SP: You’re focused on Smash commentary this year. Do you ever consider casting on other games?

AN: Yes, absolutely, I’ve recently gotten into another Nintendo game, ARMS, which now has quickly grown a competitive scene, and I think has a lot of fun potential for commentary. I’ve jumped into Splatoon 2, which just got released, and I think there’s a lot of potential there too.


SP: For legacy sports like baseball and football, changes occur incrementally. In competitive gaming change can come much faster. As a commentator are you ever concerned about obsolescence?

AN: I like the change in some ways, and I like learning new things…but you’re right, it can present challenges.

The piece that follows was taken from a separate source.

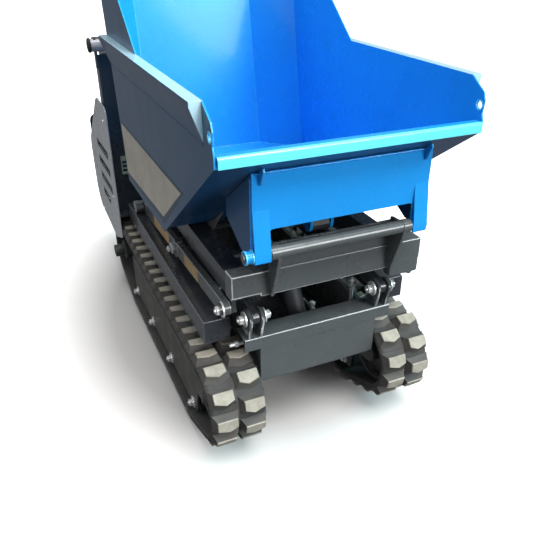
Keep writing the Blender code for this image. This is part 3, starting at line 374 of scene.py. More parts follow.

One of the problems with Smash is that it lives in limbo on a dated system the Wii U which has been replaced by Nintendo Switch. New games developed for Switch will get prioritized over older games to help drive sales of the new system, so there’s this balancing act between the legitimate need of the company to keep innovating and what serves the gaming community. Smash isn’t going anywhere, but as a commentator you always have to be looking at what’s coming down the road.


SP: What’s the biggest hurdle esports will face over the next three years?

AN: Spectators and players accepting change. Smash players are loyal, and they take their commitment to the sport seriously, and that commitment can occasionally turn into dogma. Any tweaks…to gameplay, to culture, to the way events are run…are prone to no small amount of backlash. I think that’s part of why Nintendo has approached jumping into the scene with caution, once they get involved it means it’s easier to receive blame.

With viewership growing exponentially each year, you’re only going to see greater opportunities for monetization, and that will be scary for groups that were used to the way things used to be.